Dieses Projekt ist nach den Vorgaben der Verwaltung entstanden und hält sich an die Philosophie für den Grüngürtel: Erholungs- und Bewegungsmöglichkeiten für alle Bürger gehören seit jeher mit dem Landschaftsschutz zusammen. Tennis- und Fußballvereine sind hier zu Hause, es wird geritten und gejoggt, es gibt sogar einen Schießstand. In Köln fehlt es an Sportanlagen. Deshalb baut der 1. FC Köln die Plätze nicht für sich allein, sondern wird sie auch dem Breitensport zur Verfügung stellen.

Klimanotstand im Fokus

Seit vier Jahren befinden wir uns in einem Flächennutzungs- und Bebauungsplanverfahren. Diese Transparenz ist uns wichtig. Wir haben Kompromisse erarbeitet, im Rat eine Mehrheit für den Aufstellungsbeschluss und zuletzt die Zustimmung des Regionalrats erhalten. Warum sollte man wenige Monate vor Abschluss des Verfahrens davon abweichen? Seit unter anderem die heutige Oberbürgermeisterin Henriette Reker 2015 die Umweltverträglichkeit des Vorhabens öffentlich bestätigt hat, hat sich daran nichts zu Ungunsten der Umwelt verändert. Im Gegenteil. Die ökologischen Ausgleichsmaßnahmen werden das, was an Fläche versiegelt wird, übertreffen.

Doch während sich die Planungslage nicht verändert, tauchen von Seiten der Gegner neue Argumente auf, sobald die vorherigen widerlegt wurden. Der Klimanotstand ist die neueste Variante. Eine nachhaltige Verschlechterung des Klimas in Köln wird in dem zu den Planungsgutachten gehörenden, öffentlich einsehbaren Gutachten klar verneint.

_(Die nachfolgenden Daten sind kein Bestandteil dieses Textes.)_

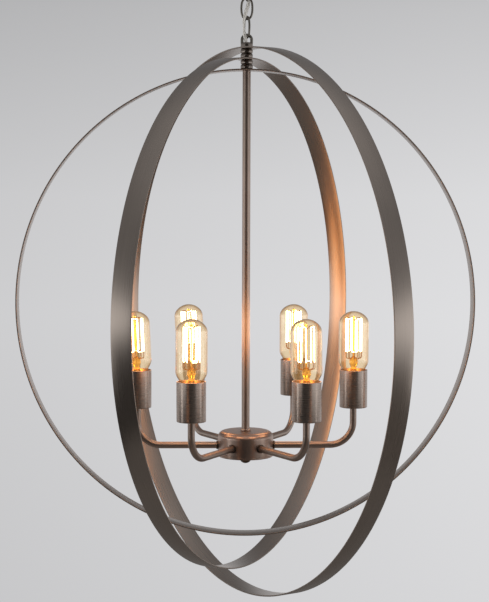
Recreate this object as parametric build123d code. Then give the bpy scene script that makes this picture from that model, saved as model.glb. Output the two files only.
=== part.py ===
from build123d import *
import os
from math import atan2, cos, radians, sin, sqrt, tan

# Orb chandelier: three flat steel hoops hang one inside the other round a six-light cluster.
# Millimetres, +Z up. The origin is midway between the two ceiling screws, in the plane of the
# ceiling. The front view looks along +Y with +X to the right.

# Ceiling plate and canopy
canopy_radius = 63.5
canopy_depth = 25.0
canopy_wall = 1.2
canopy_edge_round = 10.0
crossbar_length = 106.0
crossbar_width = 20.0
crossbar_thickness = 2.0
crossbar_corner = 9.0
ceiling_screw_spacing = 88.9
ceiling_slot_width = 4.6
ceiling_slot_length = 9.0
loop_barrel_radius = 8.0
loop_barrel_length = 19.0
loop_flange_height = 6.0
loop_thread_depth = 9.5
canopy_nut_radius = 14.0
canopy_nut_height = 5.0

# Threaded tube and its nuts, drawn at the crest of the thread
thread_radius = 4.85
thread_bore_radius = 3.15
nut_across_flats = 14.0
nut_height = 3.5
thread_clearance = 0.12
nut_grip = 1.2

# Chain: oval links of round wire
wire_radius = 1.6
link_length = 34.0
link_width = 19.4
link_end_radius = 6.4
link_play = 0.3
link_turns = (90.0, 0.0, -62.0)
eye_radius = 7.0
eye_wire_radius = 2.2
top_eye_leg = 4.0
canopy_eye_leg = 9.4

# Turned stack that carries the hoops
collar_radius = 9.1
collar_height = 7.0
collar_round = 2.2
collar_thread_depth = 4.2
spacer_groove_radius = 7.6
spacer_bead_count = 2
hoop_pitch = 16.0
turning_clearance = 0.08
hoop_play = 0.15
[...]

Ein „Nein“ zu unseren Plänen wegen des Klimaschutzes würde überdies bedeuten, dass in der selbst ernannten „Sportstadt“ Köln gar keine Fußballplätze mehr gebaut werden können. Denn versiegelt würde die Fläche auch an einem anderen Standort.

Als Alternative wird Marsdorf ins Spiel gebracht. Abgesehen davon, dass dieses Gelände geprüft wurde: Fußball spielende Kinder auf eine Brache an der Autobahn zu vertreiben – das wäre ein fatales Signal. Am Geißbockheim kann vom Schulkind bis zum Rentner jeder den FC-Profis beim Training zusehen, hier leben Jungs und Mädchen den Traum, mit dem Geißbock auf dem Trikot zu spielen. So ist Köln. So sollte es bleiben.